What the exercise asks.
Your task is to print the material below exactly as presented.

Given data.
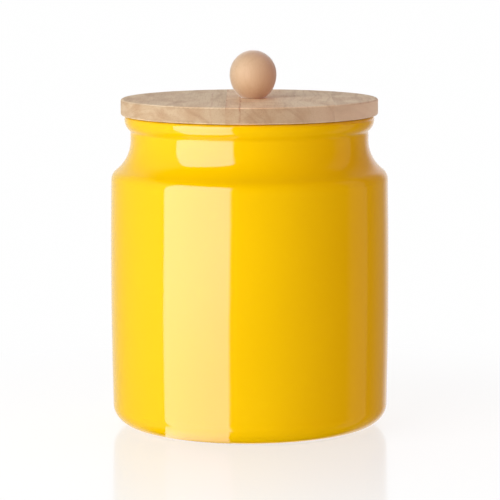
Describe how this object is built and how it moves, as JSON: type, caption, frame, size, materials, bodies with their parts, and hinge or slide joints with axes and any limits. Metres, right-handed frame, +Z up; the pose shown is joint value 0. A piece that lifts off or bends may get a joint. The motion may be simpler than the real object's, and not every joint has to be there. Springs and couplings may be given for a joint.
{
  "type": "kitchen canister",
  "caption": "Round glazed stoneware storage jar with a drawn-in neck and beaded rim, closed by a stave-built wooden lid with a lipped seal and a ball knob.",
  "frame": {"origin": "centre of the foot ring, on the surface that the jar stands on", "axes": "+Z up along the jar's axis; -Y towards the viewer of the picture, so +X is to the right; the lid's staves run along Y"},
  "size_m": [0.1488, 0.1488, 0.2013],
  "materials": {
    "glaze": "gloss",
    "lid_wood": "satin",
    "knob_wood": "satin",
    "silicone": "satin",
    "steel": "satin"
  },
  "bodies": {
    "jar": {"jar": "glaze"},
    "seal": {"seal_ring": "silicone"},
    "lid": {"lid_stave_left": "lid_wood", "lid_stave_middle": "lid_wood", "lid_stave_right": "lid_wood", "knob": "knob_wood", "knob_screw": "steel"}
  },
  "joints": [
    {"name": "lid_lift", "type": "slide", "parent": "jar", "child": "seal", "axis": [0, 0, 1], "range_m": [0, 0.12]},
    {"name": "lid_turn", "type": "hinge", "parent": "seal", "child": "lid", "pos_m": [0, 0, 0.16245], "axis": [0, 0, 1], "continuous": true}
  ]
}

Answer below.
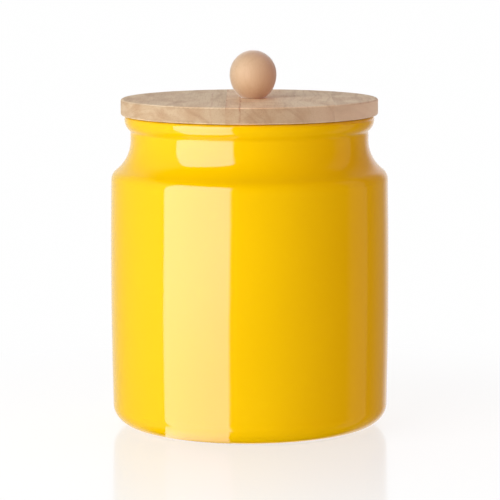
Describe how this object is built and how it moves, as JSON: type, caption, frame, size, materials, bodies with their parts, and hinge or slide joints with axes and any limits. Metres, right-handed frame, +Z up; the pose shown is joint value 0. A piece that lifts off or bends may get a joint. The motion may be simpler than the real object's, and not every joint has to be there. Springs and couplings may be given for a joint.
{
  "type": "kitchen canister",
  "caption": "Round glazed stoneware storage jar with a drawn-in neck and beaded rim, closed by a stave-built wooden lid with a lipped seal and a ball knob.",
  "frame": {"origin": "centre of the foot ring, on the surface that the jar stands on", "axes": "+Z up along the jar's axis; -Y towards the viewer of the picture, so +X is to the right; the lid's staves run along Y"},
  "size_m": [0.1488, 0.1488, 0.2013],
  "materials": {
    "glaze": "gloss",
    "lid_wood": "satin",
    "knob_wood": "satin",
    "silicone": "satin",
    "steel": "satin"
  },
  "bodies": {
    "jar": {"jar": "glaze"},
    "seal": {"seal_ring": "silicone"},
    "lid": {"lid_stave_left": "lid_wood", "lid_stave_middle": "lid_wood", "lid_stave_right": "lid_wood", "knob": "knob_wood", "knob_screw": "steel"}
  },
  "joints": [
    {"name": "lid_lift", "type": "slide", "parent": "jar", "child": "seal", "axis": [0, 0, 1], "range_m": [0, 0.12]},
    {"name": "lid_turn", "type": "hinge", "parent": "seal", "child": "lid", "pos_m": [0, 0, 0.16245], "axis": [0, 0, 1], "continuous": true}
  ]
}